La conférence a pour objectif de faire la lumière sur la problématique du système des partis en Tunisie, après la révolution, en s’appuyant sur le contenu de l’essai scientifique collectif, « les partis politiques en Tunisie », publié par l’unité de recherche sur le droit fiscal constitutionnel maghrébin à la Faculté de droit de Sousse.

L’idéologie est le fondement même de la vie politique
Selon Neji Jalloul, dirigeant au parti Nidaa Tounes, le problème actuel en Tunisie, provient de l’amalgame existant entre le débat politique et le débat constitutionnel, désormais entrelacés.

Le Directeur Général de l’Institut des études stratégiques a expliqué que la crise politique dans le monde arabe remonte aux années 70, marquées par la montée de l’islam politique et les frères musulmans ; ce qui a transformé certains Etats civils en Etats « voyous ».

« L’idéologie n’est pas la source des failles de la démocratie en Tunisie, car elle représente le fondement même de la vie politique. D’ailleurs certains paradigmes sont devenus des concepts flous et vagues, adoptés de manière anarchique, comme le cas du mouvement Ennahdha qui se prétend moderne et progressiste, ou le parti « Tahrir » qui se considère démocratique », ajouta-t-il.

La suppression de l’idéologie n’est pas une solution pour « corriger » le paysage politique tunisien. Selon Néji Jalloul, la crise intellectuelle et la fragilité culturelle au sein même des partis ont engendré l’absence d’un positionnement idéologique clair pour le grand public.

Derrière les tiraillements idéologiques, se cache l’absence des programmes politiques.

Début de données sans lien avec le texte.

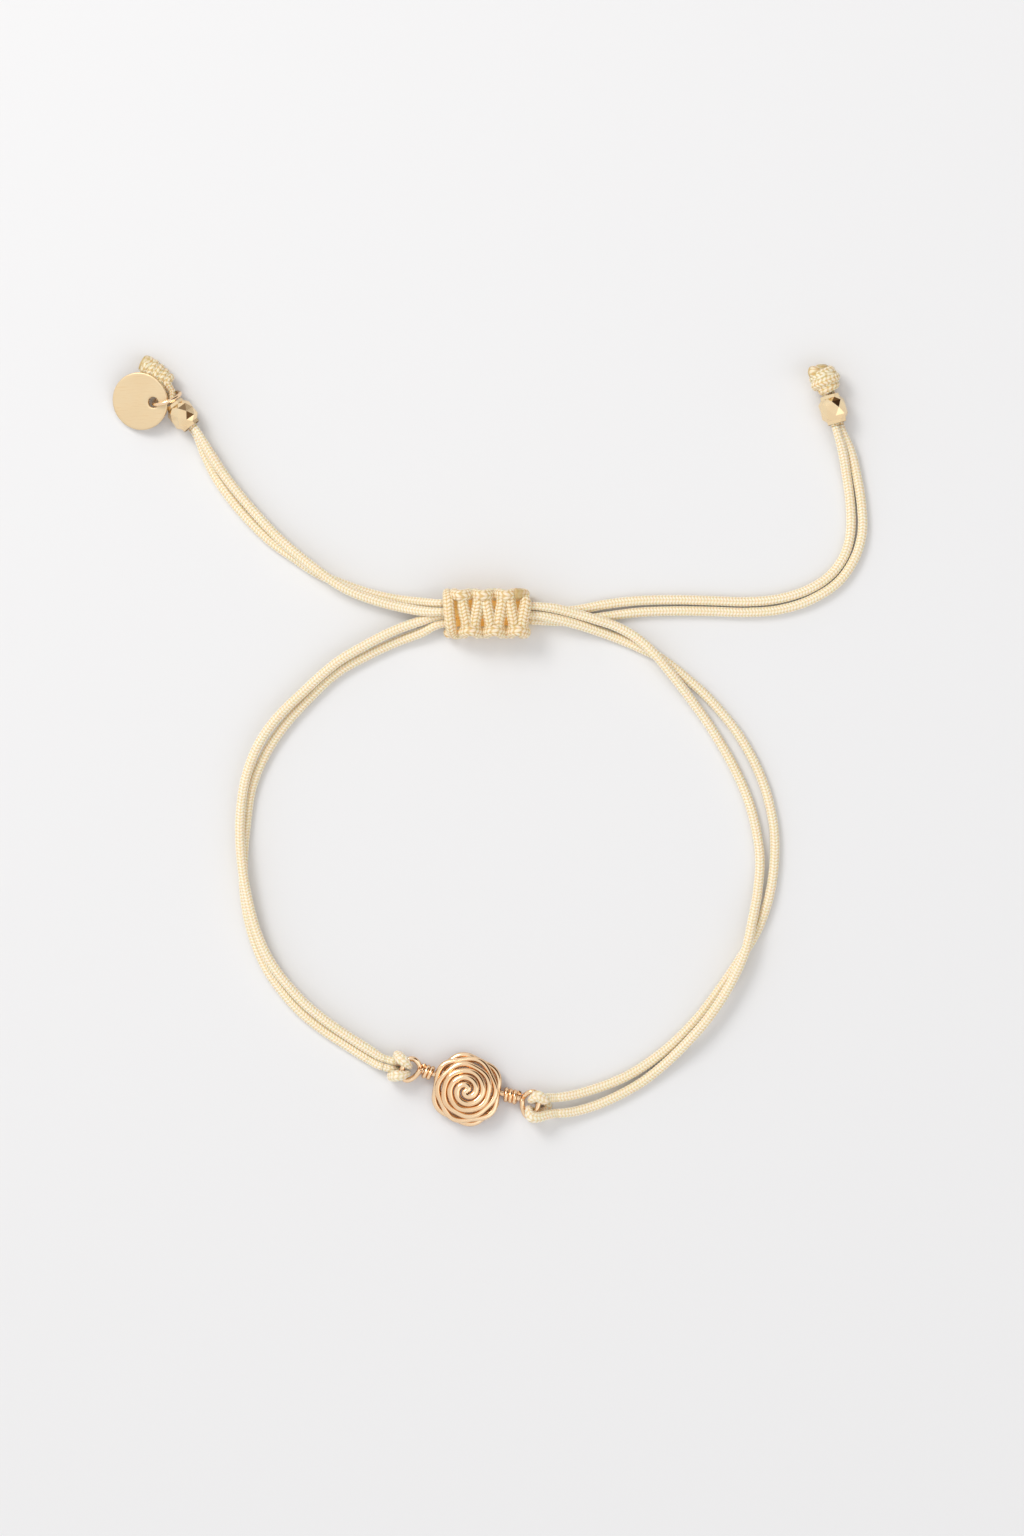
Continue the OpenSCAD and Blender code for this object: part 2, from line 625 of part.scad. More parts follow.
module right_end_knot() {
    at = right_bead_at;
    dir = right_bead_dir;
    wound = concat(
        [end_row(at, dir, inner_end, 0.31, bead_z + 0.32, bead_cord_r),
         end_row(at, dir, 1.6, 0.31, bead_z + 0.32, bead_cord_r)],
        winding(at, dir, 2.2, 0.76, 2.75, 0.6, 1.14, right_knot_z, 30, right_wound_r),
        [end_row(at, dir, 4.3, 0.75, right_knot_z + 0.55, 0.62),
         end_row(at, dir, 4.4, 1.15, right_knot_z + 0.4, 0.66)]);
    core = [
        end_row(at, dir, inner_end, -0.31, bead_z - 0.32, bead_cord_r),
        end_row(at, dir, 1.6, -0.31, bead_z - 0.32, bead_cord_r),
        end_row(at, dir, 2.5, 0, right_knot_z, 0.9),
        end_row(at, dir, 2.8, 0, right_knot_z, 1.3),
        end_row(at, dir, 3.6, 0, right_knot_z, 1.5),
        end_row(at, dir, 4.3, 0, right_knot_z, 1.2),
        end_row(at, dir, 4.75, -0.1, right_knot_z + 0.1, 0.65)];
    color(cream) {
        knotted(wound, cord_sides);
        knotted(core, cord_sides);
    }
}

// The left end knot lies at an angle to the bead, past the jump ring.
left_knot_dir = 138;
left_knot_at = [-36, 50.2];
left_knot_z = 1.26;
neck_cord_r = 0.36;             // the cords are squeezed where the jump ring goes round them

module left_end_knot() {
    at = left_bead_at;
    dir = left_bead_dir;
    far = left_knot_at;
    turn = left_knot_dir;
    over = [
        end_row(at, dir, inner_end, -0.12, bead_z + 0.41, bead_cord_r),
        end_row(at, dir, bead_len / 2 + 0.1, -0.12, bead_z + 0.41, neck_cord_r),
        end_row(far, turn, -0.6, 0.3, left_knot_z + 0.46, neck_cord_r)];
    under = [
        end_row(at, dir, inner_end, 0.12, bead_z - 0.43, bead_cord_r),
        end_row(at, dir, bead_len / 2 + 0.1, 0.12, bead_z - 0.43, neck_cord_r),
        end_row(far, turn, -0.6, 0.5, left_knot_z - 0.22, neck_cord_r),
        end_row(far, turn, 0.4, 0, left_knot_z, left_wound_r),
        end_row(far, turn, 1.1, 0, left_knot_z, 1.02),
        end_row(far, turn, 3.3, 0, left_knot_z, 1.06),
        end_row(far, turn, 3.85, 0.1, left_knot_z, 0.85)];
    wound = concat(over,
        winding(far, turn, 0.45, 0.7, 4, 0.62, 0.74, left_knot_z, 90, left_wound_r),
        [end_row(far, turn, 3.6, -0.5, left_knot_z + 0.1, left_wound_r)]);
    color(cream) {
        knotted(wound, cord_sides);
        knotted(under, cord_sides);
    }
}

// Tag on its jump ring

tag_at = [-39.12, 48.57, 1.6];
tag_tilt = [11.9, -16.8];       // its upper side and its right side are raised
tag_hole_at = [1.5, -0.15];     // the hole's place on the disc
jump_ring_at = [-36.3, 48.85, 1.65];
jump_ring_tilt = [0, 108.2, -68.8];

module tag() {
    color(pale_gold) translate(tag_at) rotate([0, tag_tilt.y, 0]) rotate([tag_tilt.x, 0, 0])
        difference() {
            translate([0, 0, -tag_t / 2]) cylinder(h = tag_t, d = tag_d, $fn = 64);
            translate([tag_hole_at.x, tag_hole_at.y, -tag_t])
                cylinder(h = 2 * tag_t, d = tag_hole, $fn = 32);
        }
}

module jump_ring() {
    color(gold) translate(jump_ring_at) rotate(jump_ring_tilt)
        rotate_extrude($fn = 48) translate([ring_r, 0]) circle(d = ring_wire, $fn = 24);
}

wire_rose();
eyelet_wire();
left_coil();
right_coil();
left_hitch();
right_hitch();
left_over_strand();
left_under_strand();
right_over_strand();
right_under_strand();
sliding_knot();
left_tail_over();
left_tail_under();
right_tail_inner();
right_tail_outer();
left_bead();
right_bead();
left_end_knot();
right_end_knot();
jump_ring();
tag();
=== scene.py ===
"""Cord bracelet with a wound wire rose, lying open on a pale surface and seen from above.

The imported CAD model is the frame. The cords are braided tubes along the routes of the CAD
cords, and the rose, the beads, the jump ring and the tag stand exactly where their nodes do.
"""
from __future__ import annotations

import logging
import math
from dataclasses import dataclass, field
from enum import Enum
from typing import Callable, Sequence

import bpy
import numpy as np
from mathutils import Matrix, Vector


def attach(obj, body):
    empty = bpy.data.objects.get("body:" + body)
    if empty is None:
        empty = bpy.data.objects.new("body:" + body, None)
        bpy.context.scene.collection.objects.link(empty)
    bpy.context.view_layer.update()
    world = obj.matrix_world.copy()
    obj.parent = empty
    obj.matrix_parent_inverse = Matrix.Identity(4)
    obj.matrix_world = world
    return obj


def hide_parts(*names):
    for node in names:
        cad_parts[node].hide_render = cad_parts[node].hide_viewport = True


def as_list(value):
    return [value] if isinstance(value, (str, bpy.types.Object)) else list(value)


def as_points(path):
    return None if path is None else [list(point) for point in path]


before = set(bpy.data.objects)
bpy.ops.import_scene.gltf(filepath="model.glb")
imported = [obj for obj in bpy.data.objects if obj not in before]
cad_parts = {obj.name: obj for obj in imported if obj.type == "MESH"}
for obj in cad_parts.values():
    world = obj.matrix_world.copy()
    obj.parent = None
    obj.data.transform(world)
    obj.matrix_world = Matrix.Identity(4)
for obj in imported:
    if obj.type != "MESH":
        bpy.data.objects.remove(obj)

LOG = logging.getLogger("bracelet")
MM = 0.001
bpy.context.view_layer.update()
Row = Sequence[float]
Colour = tuple[float, float, float]
UP, EAST, WEST = (0.0, 0.0, 1.0), (1.0, 0.0, 0.0), (-1.0, 0.0, 0.0)


# Shader maths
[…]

Les adhérents et membres des partis tombent ainsi dans l’opportunisme et la recherche des intérêts personnels, au lieu de se réunir autour des idées communes, a-t-il conclu.

Watfa Belaid, dirigeante de « Machrou Tounes », a commenté le cadre législatif des partis, « il s’agit particulièrement du décret-loi n° 2011-87 du 24 septembre 2011, portant organisation des partis politiques, qui n’est pas clair autour de la question du contrôle des partis, n’exigeant ainsi, qu’une déclaration de leur règlement intérieur pour leur activation ».

La menace du dogme
Lotfi Zitoun, dirigeant d’Ennahdha, a insisté sur la question du « dogmatisme » qui menace la scène politique, ce qui est dû à la rigidité de certaines croyances qui ont, selon lui, utilisé la religion comme idéologie.

Le non -attachement aux idées a provoqué la formation de coalitions non structurées, ce qui a mené à la récurrence des malentendus, au sein de l’ARP.

Lotfi Zitoun est revenu sur sa position déclarée, durant le 10ème congrès du parti, considérée comme un moment tranchant dans l’histoire du parti, durant lequel, il a appelé à la révision des programmes, et à la libération de l’Islam des tiraillements politiques, pour éviter les accusations sur l’appartenance aux frères musulmans ou le double discours.

Les propos religieux maintenus par le mouvement suscitent la confusion, d’où la nécessité de séparer le discours religieux du discours politique, pour ne pas se transformer en une secte, souligne-t-il.

Il a appelé « à ne pas à s’attacher à des principes qui ne correspondent plus aux exigences de l’heure actuelle. Construire une démocratie, commence par le renforcement des valeurs de l’Etat civil et la reconnaissance de l’égalité totale entre les citoyens devant la loi ».

Financement des partis politiques
Ghazi Chaouachi, vice-secrétaire du courant démocrate, a appelé à la promulgation urgente du décret-loi n° 2011-87 du 24 septembre 2011, portant sur le financement public des partis, mentionné dans la loi mais inexistant dans la réalité, ce qui explique le recours à d’autres alternatives de financement.

Le député du courant démocrate a expliqué que la faiblesse des gouvernements précédents, est à l’origine de la non-application de la loi au sujet du contrôle du financement, durant les campagnes électorales.

Selon lui, l’impartialité des médias est une nécessité dans cette période de transition, afin de conscientiser l’électeur, désormais désintéressé par la vie politique.

Plusieurs politiques et autres universitaires ont pris part à cette rencontre à l’instar du président de l’Institut arabe pour la démocratie Khaled Chouket, du membre-dirigeants d’Ennahdha Abdelhamid Jlassi, du représentant régional de la fondation allemande Hans Seidel, Zaid Dilmi et des professeurs et écrivains de l’essai « Les partis politiques en Tunisie » ; Jalila Bouzouita, Abderrazek Mokhtar, et Atef Rouatbi.